WORK REQUIRED: Every line that holds "materials" should be shown.

COLLECTED DATA:
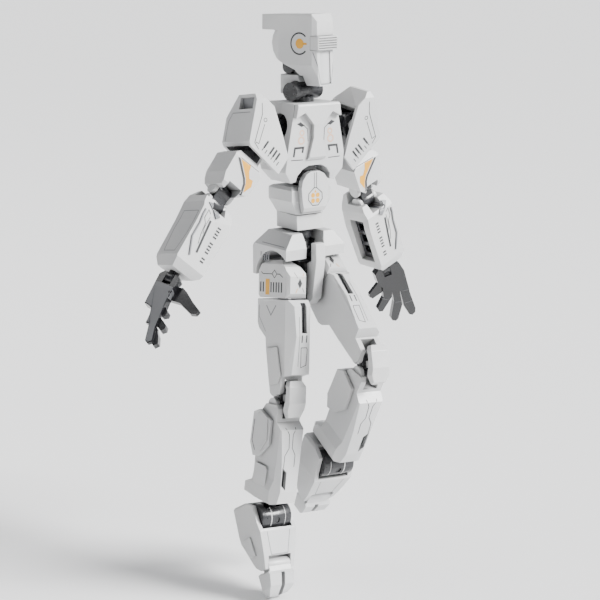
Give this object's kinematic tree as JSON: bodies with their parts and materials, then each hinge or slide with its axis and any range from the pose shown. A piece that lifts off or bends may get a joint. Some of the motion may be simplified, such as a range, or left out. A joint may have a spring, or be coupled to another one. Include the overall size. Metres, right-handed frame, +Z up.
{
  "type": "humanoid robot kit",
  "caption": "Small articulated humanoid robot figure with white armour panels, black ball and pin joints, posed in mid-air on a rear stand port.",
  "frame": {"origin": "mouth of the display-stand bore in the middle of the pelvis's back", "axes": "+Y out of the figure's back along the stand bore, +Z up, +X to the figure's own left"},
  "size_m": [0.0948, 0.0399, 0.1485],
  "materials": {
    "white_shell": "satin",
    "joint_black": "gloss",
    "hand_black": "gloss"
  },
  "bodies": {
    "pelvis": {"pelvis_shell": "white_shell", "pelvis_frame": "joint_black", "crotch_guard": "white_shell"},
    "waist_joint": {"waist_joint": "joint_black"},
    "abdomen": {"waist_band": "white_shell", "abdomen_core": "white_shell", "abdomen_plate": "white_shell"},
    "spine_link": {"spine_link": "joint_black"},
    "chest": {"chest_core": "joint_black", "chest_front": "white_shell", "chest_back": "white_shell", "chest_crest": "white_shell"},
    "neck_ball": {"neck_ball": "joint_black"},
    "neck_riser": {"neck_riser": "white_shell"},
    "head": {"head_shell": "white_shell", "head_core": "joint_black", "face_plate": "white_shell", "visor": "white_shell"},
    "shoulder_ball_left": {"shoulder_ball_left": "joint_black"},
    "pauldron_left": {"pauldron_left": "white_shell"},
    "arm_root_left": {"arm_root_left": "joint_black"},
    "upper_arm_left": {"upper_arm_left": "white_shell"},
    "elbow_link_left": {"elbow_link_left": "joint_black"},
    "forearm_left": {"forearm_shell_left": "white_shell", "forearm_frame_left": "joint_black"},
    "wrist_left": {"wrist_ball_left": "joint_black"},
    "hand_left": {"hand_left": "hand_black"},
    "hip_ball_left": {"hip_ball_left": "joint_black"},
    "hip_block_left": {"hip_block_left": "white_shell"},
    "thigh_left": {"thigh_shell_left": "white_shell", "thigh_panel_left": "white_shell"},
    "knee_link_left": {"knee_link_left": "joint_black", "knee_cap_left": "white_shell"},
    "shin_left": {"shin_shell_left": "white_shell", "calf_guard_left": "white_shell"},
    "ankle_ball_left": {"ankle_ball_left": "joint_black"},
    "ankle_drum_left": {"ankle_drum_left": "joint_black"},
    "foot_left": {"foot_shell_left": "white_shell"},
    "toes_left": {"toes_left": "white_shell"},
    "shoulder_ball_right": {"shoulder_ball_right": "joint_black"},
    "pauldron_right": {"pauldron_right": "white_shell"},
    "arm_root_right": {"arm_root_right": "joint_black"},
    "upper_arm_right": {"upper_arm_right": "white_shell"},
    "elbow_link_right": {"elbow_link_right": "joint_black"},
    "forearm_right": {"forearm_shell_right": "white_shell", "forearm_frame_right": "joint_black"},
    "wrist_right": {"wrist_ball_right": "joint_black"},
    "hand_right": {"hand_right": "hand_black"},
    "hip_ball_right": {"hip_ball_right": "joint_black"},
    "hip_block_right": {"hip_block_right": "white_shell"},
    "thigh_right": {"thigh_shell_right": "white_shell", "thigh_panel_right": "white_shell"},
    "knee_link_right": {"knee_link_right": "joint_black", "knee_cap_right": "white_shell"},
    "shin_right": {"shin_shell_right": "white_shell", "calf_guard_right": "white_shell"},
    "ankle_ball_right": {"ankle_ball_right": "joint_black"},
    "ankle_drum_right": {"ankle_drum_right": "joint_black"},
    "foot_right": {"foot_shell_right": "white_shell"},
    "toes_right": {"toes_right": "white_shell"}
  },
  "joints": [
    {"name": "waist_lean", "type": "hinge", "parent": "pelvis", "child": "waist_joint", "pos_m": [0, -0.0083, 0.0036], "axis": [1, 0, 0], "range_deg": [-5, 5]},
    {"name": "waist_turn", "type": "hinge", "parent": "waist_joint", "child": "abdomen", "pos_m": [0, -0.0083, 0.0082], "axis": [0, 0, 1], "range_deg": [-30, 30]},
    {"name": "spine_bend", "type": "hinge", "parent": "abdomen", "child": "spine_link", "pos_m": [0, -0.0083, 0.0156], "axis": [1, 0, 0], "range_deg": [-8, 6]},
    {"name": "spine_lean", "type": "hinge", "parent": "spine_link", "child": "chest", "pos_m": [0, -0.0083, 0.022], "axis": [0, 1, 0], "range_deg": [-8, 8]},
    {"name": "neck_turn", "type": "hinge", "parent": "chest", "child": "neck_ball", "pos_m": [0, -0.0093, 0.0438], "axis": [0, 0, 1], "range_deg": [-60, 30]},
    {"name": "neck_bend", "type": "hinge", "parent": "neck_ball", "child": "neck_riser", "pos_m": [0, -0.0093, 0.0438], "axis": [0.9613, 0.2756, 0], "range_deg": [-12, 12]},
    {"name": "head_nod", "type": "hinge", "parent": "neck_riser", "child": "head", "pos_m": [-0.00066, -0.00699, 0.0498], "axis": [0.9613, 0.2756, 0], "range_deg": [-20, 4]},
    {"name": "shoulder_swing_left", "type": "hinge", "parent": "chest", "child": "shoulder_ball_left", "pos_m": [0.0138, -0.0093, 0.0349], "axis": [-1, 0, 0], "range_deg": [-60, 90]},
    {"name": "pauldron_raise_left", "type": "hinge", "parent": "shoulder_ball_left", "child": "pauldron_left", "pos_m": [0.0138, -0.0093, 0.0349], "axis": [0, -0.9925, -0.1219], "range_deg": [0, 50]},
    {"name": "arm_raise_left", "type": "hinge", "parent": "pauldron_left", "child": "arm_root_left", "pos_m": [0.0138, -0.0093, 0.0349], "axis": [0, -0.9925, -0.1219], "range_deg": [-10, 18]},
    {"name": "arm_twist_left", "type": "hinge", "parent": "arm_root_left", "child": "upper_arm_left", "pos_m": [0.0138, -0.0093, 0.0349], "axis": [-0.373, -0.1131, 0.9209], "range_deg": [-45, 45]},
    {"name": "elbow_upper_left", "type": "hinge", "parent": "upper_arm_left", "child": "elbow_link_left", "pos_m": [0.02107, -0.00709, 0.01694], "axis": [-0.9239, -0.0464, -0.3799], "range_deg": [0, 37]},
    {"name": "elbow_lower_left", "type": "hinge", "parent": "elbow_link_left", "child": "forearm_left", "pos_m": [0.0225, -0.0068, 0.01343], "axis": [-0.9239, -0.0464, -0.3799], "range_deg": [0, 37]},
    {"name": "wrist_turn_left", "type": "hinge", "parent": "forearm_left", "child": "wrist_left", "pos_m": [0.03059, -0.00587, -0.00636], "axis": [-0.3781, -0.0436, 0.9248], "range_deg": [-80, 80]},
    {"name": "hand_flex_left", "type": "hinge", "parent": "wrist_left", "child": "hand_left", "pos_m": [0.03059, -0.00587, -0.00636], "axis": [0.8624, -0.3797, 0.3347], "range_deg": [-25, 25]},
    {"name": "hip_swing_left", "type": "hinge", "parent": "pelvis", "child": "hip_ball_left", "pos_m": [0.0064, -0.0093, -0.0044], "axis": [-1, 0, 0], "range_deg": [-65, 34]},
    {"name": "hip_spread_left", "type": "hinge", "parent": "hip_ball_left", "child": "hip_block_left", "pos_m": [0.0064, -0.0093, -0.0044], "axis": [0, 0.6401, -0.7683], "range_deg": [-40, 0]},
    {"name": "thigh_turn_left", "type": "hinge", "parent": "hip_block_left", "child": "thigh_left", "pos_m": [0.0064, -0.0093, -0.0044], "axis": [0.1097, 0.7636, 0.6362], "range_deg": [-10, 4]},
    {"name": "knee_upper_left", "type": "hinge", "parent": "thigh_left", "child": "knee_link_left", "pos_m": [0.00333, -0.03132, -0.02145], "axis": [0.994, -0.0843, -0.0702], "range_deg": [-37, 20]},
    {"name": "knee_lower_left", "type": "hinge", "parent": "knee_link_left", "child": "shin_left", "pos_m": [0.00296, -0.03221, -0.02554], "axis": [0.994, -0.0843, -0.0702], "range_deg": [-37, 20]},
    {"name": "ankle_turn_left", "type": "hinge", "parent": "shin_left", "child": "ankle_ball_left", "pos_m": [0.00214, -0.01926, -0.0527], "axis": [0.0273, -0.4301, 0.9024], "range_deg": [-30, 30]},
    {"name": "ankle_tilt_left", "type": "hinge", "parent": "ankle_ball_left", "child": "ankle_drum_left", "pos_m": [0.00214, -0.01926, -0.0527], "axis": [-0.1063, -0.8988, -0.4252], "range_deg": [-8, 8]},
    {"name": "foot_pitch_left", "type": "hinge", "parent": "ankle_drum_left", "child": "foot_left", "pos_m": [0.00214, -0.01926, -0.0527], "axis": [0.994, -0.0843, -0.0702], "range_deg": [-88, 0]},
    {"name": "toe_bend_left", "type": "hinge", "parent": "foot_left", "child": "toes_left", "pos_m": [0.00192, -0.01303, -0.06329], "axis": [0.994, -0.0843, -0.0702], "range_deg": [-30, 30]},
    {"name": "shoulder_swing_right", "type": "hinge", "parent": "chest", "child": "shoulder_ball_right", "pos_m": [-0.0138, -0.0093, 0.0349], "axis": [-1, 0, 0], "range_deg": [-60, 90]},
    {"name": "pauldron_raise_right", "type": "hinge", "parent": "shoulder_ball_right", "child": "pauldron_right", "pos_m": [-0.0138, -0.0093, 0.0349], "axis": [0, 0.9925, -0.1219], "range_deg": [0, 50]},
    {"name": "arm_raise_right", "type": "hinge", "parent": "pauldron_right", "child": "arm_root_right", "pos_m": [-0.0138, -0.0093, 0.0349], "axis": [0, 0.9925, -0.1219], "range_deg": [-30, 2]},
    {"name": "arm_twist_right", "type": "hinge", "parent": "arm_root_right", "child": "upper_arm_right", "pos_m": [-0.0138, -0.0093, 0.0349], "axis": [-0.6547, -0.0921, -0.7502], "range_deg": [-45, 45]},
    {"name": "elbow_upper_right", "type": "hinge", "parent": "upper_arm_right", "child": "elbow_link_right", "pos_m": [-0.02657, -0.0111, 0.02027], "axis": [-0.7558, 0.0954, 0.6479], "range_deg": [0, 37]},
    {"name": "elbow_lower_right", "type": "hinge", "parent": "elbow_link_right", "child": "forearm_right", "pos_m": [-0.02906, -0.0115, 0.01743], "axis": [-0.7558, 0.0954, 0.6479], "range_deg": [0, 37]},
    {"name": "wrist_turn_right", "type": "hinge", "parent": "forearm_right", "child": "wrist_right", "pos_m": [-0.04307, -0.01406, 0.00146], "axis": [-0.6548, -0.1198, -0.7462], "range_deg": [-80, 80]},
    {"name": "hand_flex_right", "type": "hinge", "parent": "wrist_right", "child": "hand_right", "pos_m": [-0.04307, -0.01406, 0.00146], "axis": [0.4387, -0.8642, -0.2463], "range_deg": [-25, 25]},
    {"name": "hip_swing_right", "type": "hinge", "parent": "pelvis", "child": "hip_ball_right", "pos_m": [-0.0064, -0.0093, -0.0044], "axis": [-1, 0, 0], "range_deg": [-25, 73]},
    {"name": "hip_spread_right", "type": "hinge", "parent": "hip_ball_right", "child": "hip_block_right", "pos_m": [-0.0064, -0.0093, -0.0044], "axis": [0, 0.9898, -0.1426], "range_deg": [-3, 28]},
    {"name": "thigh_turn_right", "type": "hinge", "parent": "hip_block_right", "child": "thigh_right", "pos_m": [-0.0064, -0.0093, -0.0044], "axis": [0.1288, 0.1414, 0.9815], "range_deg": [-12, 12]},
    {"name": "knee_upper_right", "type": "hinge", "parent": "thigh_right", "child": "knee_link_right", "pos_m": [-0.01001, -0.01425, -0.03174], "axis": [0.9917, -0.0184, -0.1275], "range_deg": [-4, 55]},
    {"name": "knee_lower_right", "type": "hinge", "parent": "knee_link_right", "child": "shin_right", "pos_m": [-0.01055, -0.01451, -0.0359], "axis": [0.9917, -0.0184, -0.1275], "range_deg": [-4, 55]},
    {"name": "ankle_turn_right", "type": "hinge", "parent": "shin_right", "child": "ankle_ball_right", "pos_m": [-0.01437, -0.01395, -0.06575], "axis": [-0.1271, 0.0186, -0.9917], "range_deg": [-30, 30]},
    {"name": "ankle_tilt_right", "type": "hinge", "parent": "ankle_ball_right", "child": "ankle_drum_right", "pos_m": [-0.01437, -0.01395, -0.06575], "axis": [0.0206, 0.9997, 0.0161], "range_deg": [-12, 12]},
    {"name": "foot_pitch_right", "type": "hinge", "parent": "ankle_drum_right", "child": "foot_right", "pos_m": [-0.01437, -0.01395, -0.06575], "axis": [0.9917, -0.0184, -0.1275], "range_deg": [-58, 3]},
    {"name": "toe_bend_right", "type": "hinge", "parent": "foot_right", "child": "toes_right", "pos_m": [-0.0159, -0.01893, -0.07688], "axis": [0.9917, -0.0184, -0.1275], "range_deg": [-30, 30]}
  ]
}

RESPONSE:
Give this object's kinematic tree as JSON: bodies with their parts and materials, then each hinge or slide with its axis and any range from the pose shown. A piece that lifts off or bends may get a joint. Some of the motion may be simplified, such as a range, or left out. A joint may have a spring, or be coupled to another one. Include the overall size. Metres, right-handed frame, +Z up.
  "materials": {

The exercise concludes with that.